First iron plate removed from Hunley's remains

Researchers find signs interior has been preserved

Saturday, February 17, 2001

Of The Post and Courier staff


     On the eve of the 137th anniversary of the H.L. Hunley's disappearance, scientists finally unlocked the Confederate submarine.
     The Hunley excavation team on Friday removed a 33-inch wide plate covering the submarine's crew compartment. Inside, they found sediment darkened by a lack of oxygen - a sign that the sub's interior may be remarkably preserved.
     "The last time light shone inside the crew compartment was 137 years ago," Sen. Glenn McConnell, chairman of the Hunley Commission, said Friday. "The light was let back in today."
     Scientists will remove two more identical plates in the next week or so before beginning an excavation of the crew compartment.
     It was on this day - Feb. 17 - in 1864 that the Hunley left Sullivan's Island for a date with history. A crew of nine left from Breach Inlet shortly before 7 p.m. on a collision course for the blockade ship USS Housatonic. Just before 9 p.m., the Hunley rammed a 90-pound charge into the Housatonic's hull.
     It sank in five minutes.
     But, after signaling a successful mission, the Hunley disappeared.
     For those who commemorate the day, this is a landmark anniversary. This is the Hunley's first Feb. 17 back in port since it disappeared.
     Now scientists are days away from the archaeological excavation of the sub's interior that will finally reveal the mysteries the lost sub took with it to the bottom of the Atlantic in the waning days of the Civil War.
     Today, the Confederate Heritage Trust will host a memorial service for the crews of the Hunley and Housatonic at Breach Inlet at 6 p.m. The service follows a 7-mile march from the Old Village of Mount Pleasant to the inlet, a retracing of the daily walk of the Hunley's final crew.
     Before that, McConnell will judge a Hunley model contest at the Charleston Museum at 11 a.m. Kids from across the Lowcountry have submitted entries.
     Of course, an accurate model is hard to come by, as the folks working at the Warren Lasch Conservation Center in North Charleston have found.

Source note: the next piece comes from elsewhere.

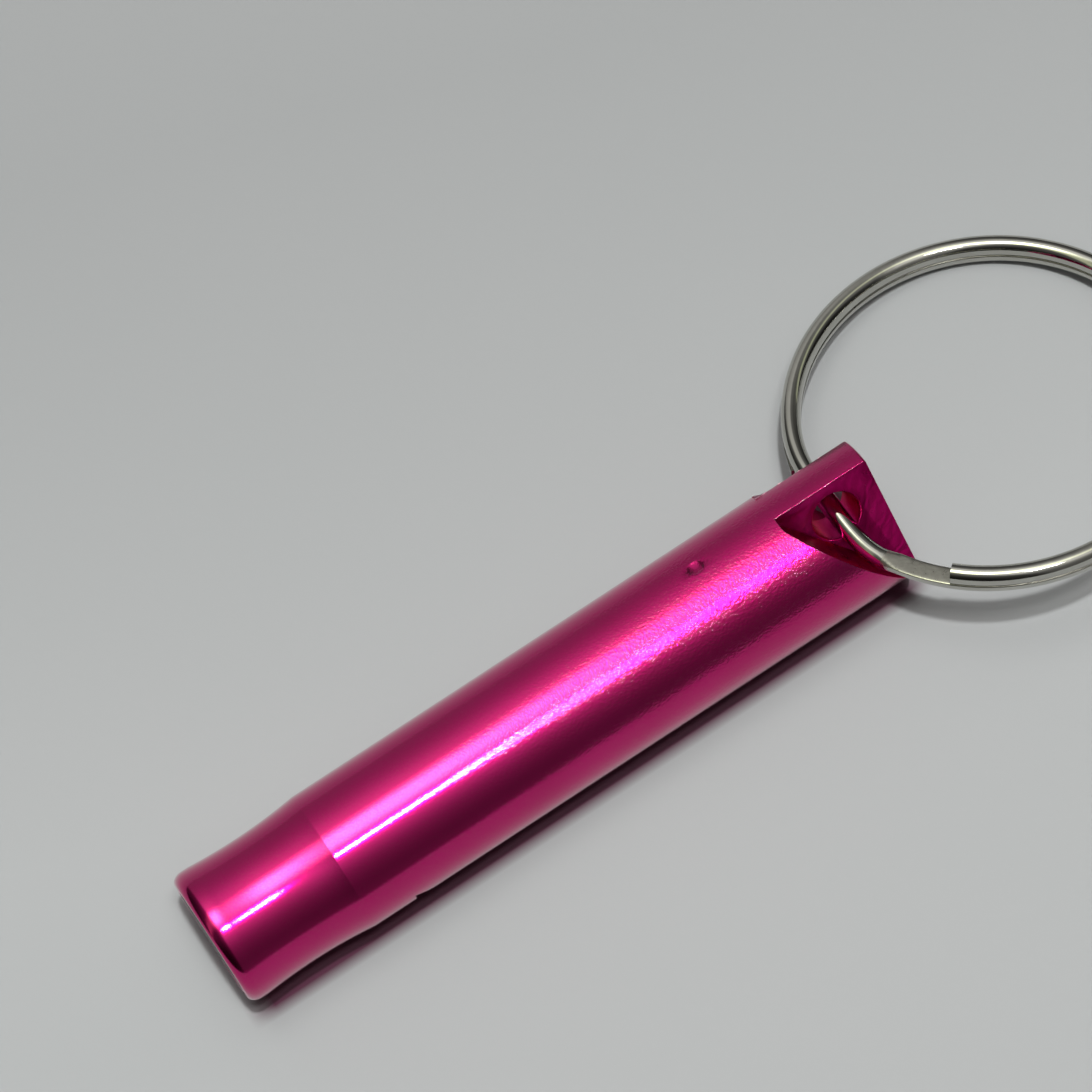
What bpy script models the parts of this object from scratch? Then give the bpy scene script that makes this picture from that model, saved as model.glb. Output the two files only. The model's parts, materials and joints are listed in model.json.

Conflicting historical accounts and a lack of contemporary plans have kept the operations of the H.L. Hunley shrouded in secrecy. Since the submarine was raised from the floor of the Atlantic last year, scientists have made new discoveries almost daily.
     Friday morning, scientists learned that their plan for entering the submarine would work fine. The 33-inch wide, 64-inch long plate of 3/8-inch iron was hoisted off the submarine shortly after 11 a.m. That came after the team drilled out the 94 rivets holding it and took out pins holding the plate to expansion strakes down each side of the submarine's hull.
     "I'm very pleased, it went according to plan - no unexpected hitches," project manager Dr. Bob Neyland said.
     The semi-circular plate began to oxidize once out in the air, turning the black iron to a light rust color. Still, the plate is as solid as newly cast iron. Inside the plate, there was some concretion and clay-like sediment. Scientists put protective covering over the plate's deadlights.
     In all, Hunley restoration crew members said, the submarine is much more complex, advanced and well-constructed than anyone could have expected.
     "This vessel was not primitive," McConnell said.
     It is also more than sturdy enough to withstand the removal of three hull plates for excavation. Inside, there is a frame that holds the plates in shape and strengthens the hull.
     Plastic plates were put in place of the hull plate to keep sediment from falling out, although that was not initially a problem. The interior, which was packed with silt and sand, was packed hard. The sediments did not move when the plate was removed. In profile, the sediment got darker as it went down in the hull. Scientist say that likely indicates a lack of oxygen in the crew compartment, which would help preserve artifacts and crew remains.
     Just as today is an important day in Hunley history, Friday was as well. It proved to scientists that they could get into the tiny submarine without hurting it.
     "The old lady gave up some of her secrets today," said Paul Mardikian, the project's senior conservator.